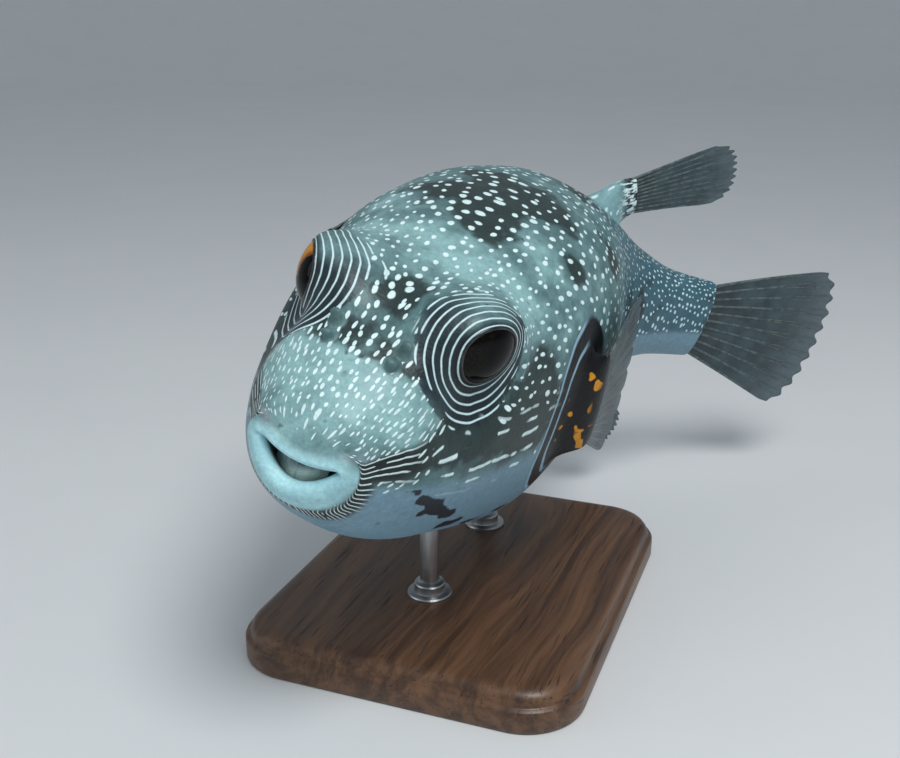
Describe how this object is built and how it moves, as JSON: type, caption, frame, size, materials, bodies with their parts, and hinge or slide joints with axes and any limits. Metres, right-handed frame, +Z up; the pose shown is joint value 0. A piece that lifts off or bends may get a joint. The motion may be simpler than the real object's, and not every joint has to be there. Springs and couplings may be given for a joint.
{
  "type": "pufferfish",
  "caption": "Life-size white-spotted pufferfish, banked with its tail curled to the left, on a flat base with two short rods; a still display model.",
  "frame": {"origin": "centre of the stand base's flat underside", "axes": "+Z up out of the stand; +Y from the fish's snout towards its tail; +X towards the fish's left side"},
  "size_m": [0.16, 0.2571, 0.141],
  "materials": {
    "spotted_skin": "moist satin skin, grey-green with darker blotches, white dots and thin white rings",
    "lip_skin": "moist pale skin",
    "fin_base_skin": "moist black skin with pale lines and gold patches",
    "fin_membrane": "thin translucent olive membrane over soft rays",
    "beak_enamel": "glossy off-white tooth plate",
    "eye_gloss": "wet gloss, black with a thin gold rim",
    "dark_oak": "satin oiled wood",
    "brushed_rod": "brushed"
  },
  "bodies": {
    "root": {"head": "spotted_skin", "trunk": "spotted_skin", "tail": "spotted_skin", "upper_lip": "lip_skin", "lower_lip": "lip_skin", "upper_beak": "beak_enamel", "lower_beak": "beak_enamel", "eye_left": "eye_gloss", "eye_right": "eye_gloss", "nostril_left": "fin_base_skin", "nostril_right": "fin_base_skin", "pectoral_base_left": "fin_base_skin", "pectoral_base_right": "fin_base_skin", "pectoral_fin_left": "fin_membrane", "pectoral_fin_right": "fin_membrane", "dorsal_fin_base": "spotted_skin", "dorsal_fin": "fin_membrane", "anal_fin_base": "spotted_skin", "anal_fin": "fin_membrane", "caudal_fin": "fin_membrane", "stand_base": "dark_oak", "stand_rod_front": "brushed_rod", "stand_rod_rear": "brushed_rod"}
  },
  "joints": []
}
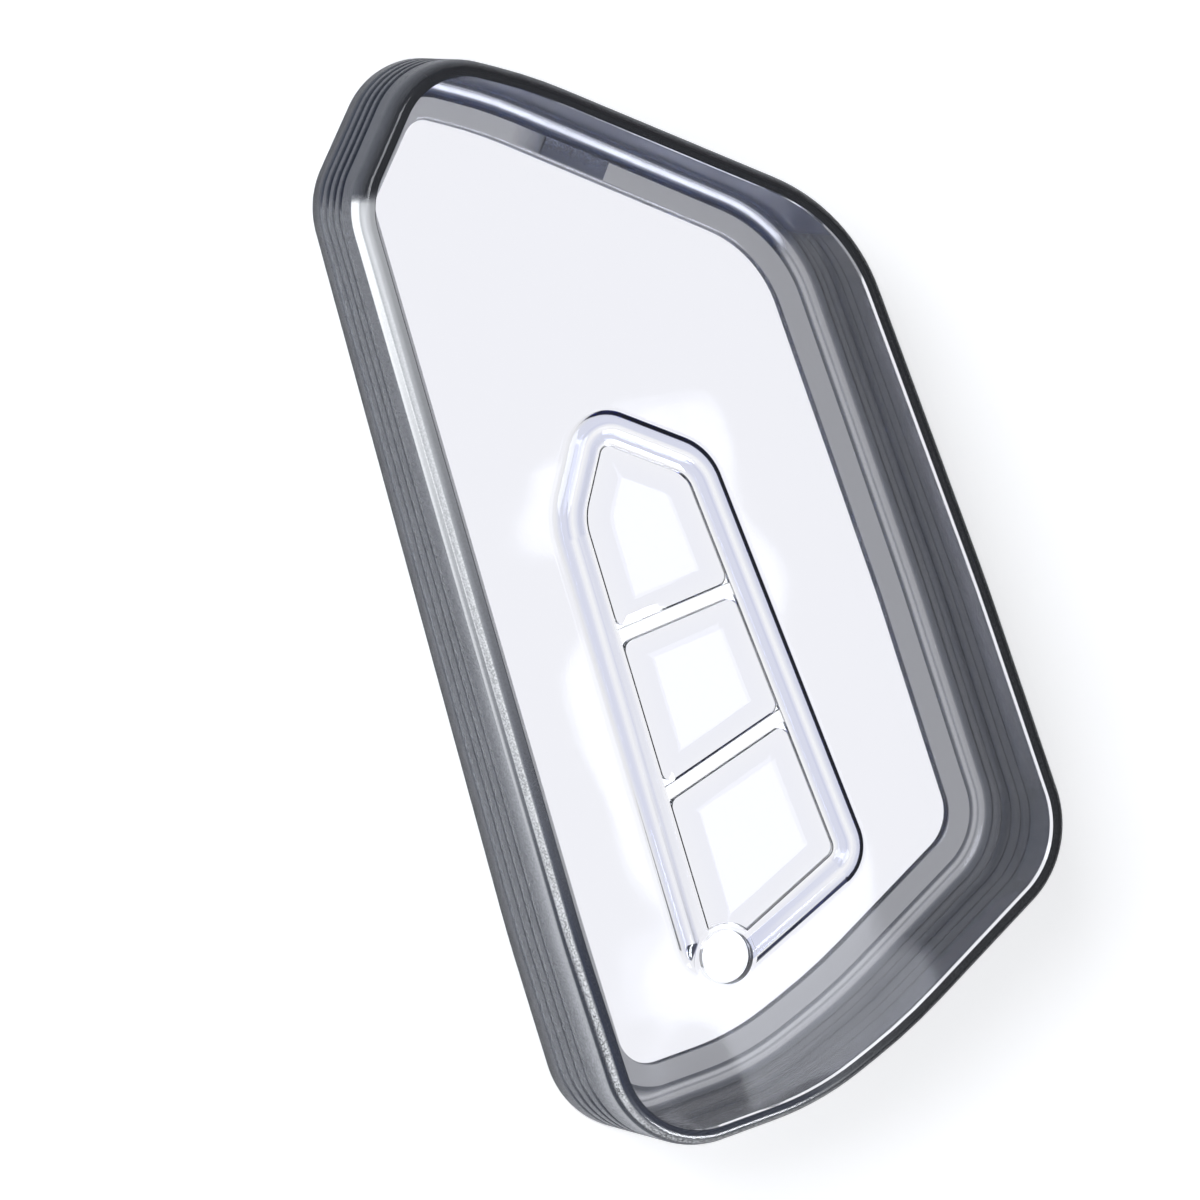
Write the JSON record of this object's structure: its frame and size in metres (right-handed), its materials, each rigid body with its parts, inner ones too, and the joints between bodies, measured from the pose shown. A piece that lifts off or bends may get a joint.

※

▸ **Goal**: Extract the full listing above without altering anything.

▸ **Exercise output**:
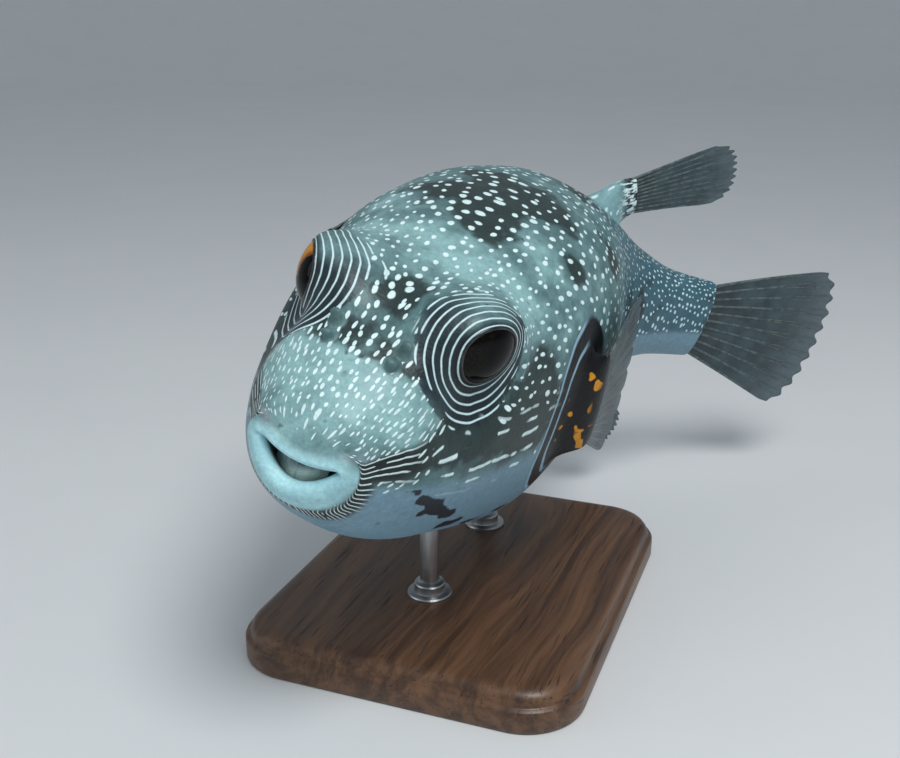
Describe how this object is built and how it moves, as JSON: type, caption, frame, size, materials, bodies with their parts, and hinge or slide joints with axes and any limits. Metres, right-handed frame, +Z up; the pose shown is joint value 0. A piece that lifts off or bends may get a joint. The motion may be simpler than the real object's, and not every joint has to be there. Springs and couplings may be given for a joint.
{
  "type": "pufferfish",
  "caption": "Life-size white-spotted pufferfish, banked with its tail curled to the left, on a flat base with two short rods; a still display model.",
  "frame": {"origin": "centre of the stand base's flat underside", "axes": "+Z up out of the stand; +Y from the fish's snout towards its tail; +X towards the fish's left side"},
  "size_m": [0.16, 0.2571, 0.141],
  "materials": {
    "spotted_skin": "moist satin skin, grey-green with darker blotches, white dots and thin white rings",
    "lip_skin": "moist pale skin",
    "fin_base_skin": "moist black skin with pale lines and gold patches",
    "fin_membrane": "thin translucent olive membrane over soft rays",
    "beak_enamel": "glossy off-white tooth plate",
    "eye_gloss": "wet gloss, black with a thin gold rim",
    "dark_oak": "satin oiled wood",
    "brushed_rod": "brushed"
  },
  "bodies": {
    "root": {"head": "spotted_skin", "trunk": "spotted_skin", "tail": "spotted_skin", "upper_lip": "lip_skin", "lower_lip": "lip_skin", "upper_beak": "beak_enamel", "lower_beak": "beak_enamel", "eye_left": "eye_gloss", "eye_right": "eye_gloss", "nostril_left": "fin_base_skin", "nostril_right": "fin_base_skin", "pectoral_base_left": "fin_base_skin", "pectoral_base_right": "fin_base_skin", "pectoral_fin_left": "fin_membrane", "pectoral_fin_right": "fin_membrane", "dorsal_fin_base": "spotted_skin", "dorsal_fin": "fin_membrane", "anal_fin_base": "spotted_skin", "anal_fin": "fin_membrane", "caudal_fin": "fin_membrane", "stand_base": "dark_oak", "stand_rod_front": "brushed_rod", "stand_rod_rear": "brushed_rod"}
  },
  "joints": []
}
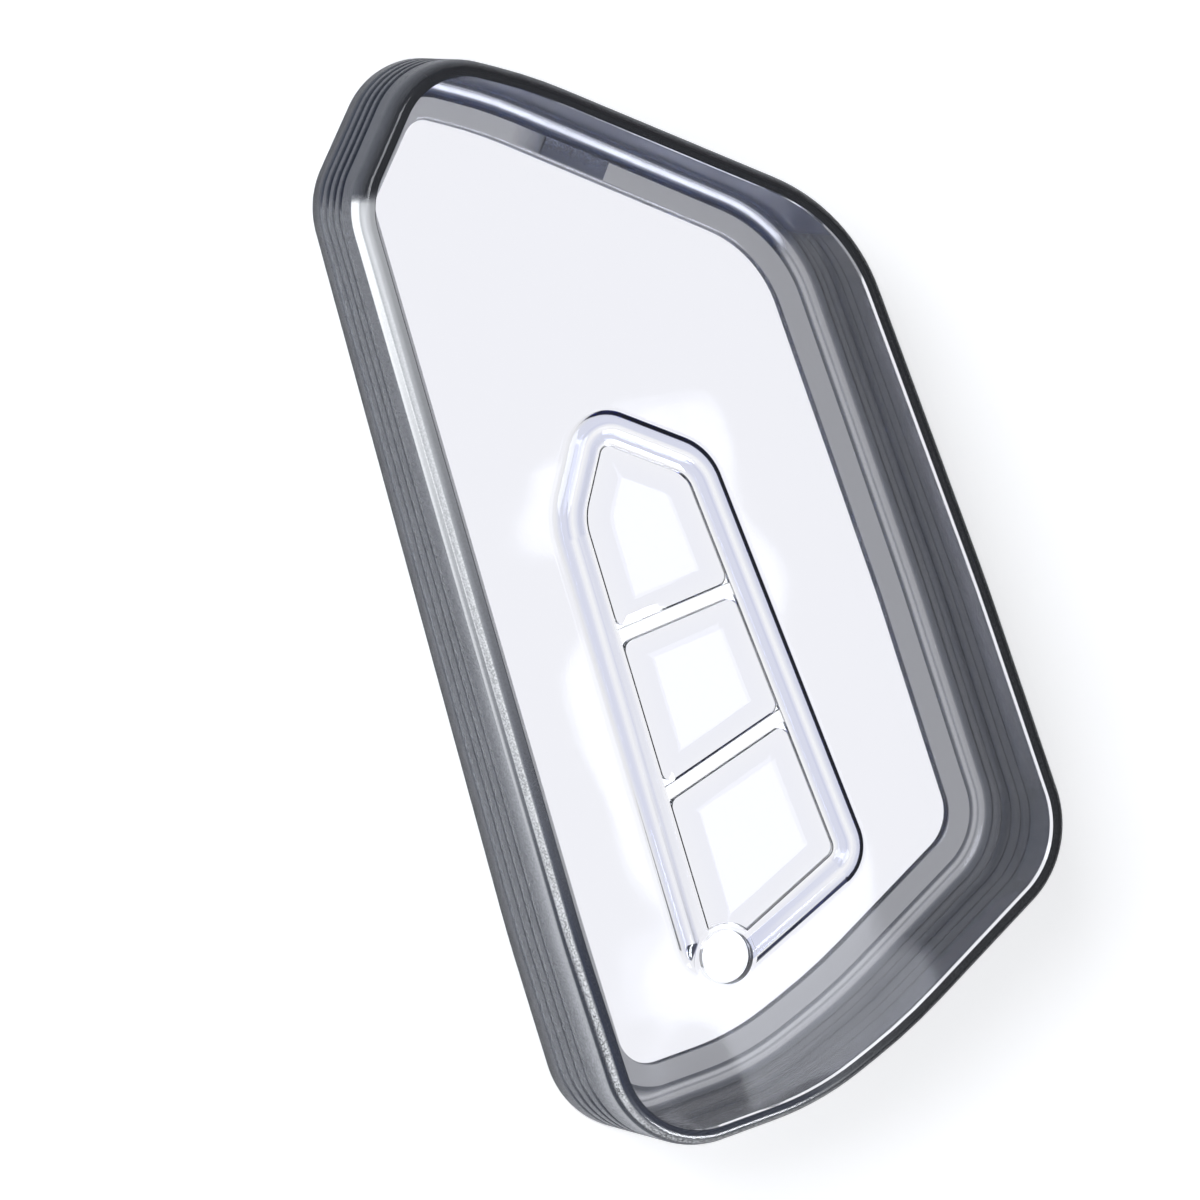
Write the JSON record of this object's structure: its frame and size in metres (right-handed), its materials, each rigid body with its parts, inner ones too, and the joints between bodies, measured from the pose shown. A piece that lifts off or bends may get a joint.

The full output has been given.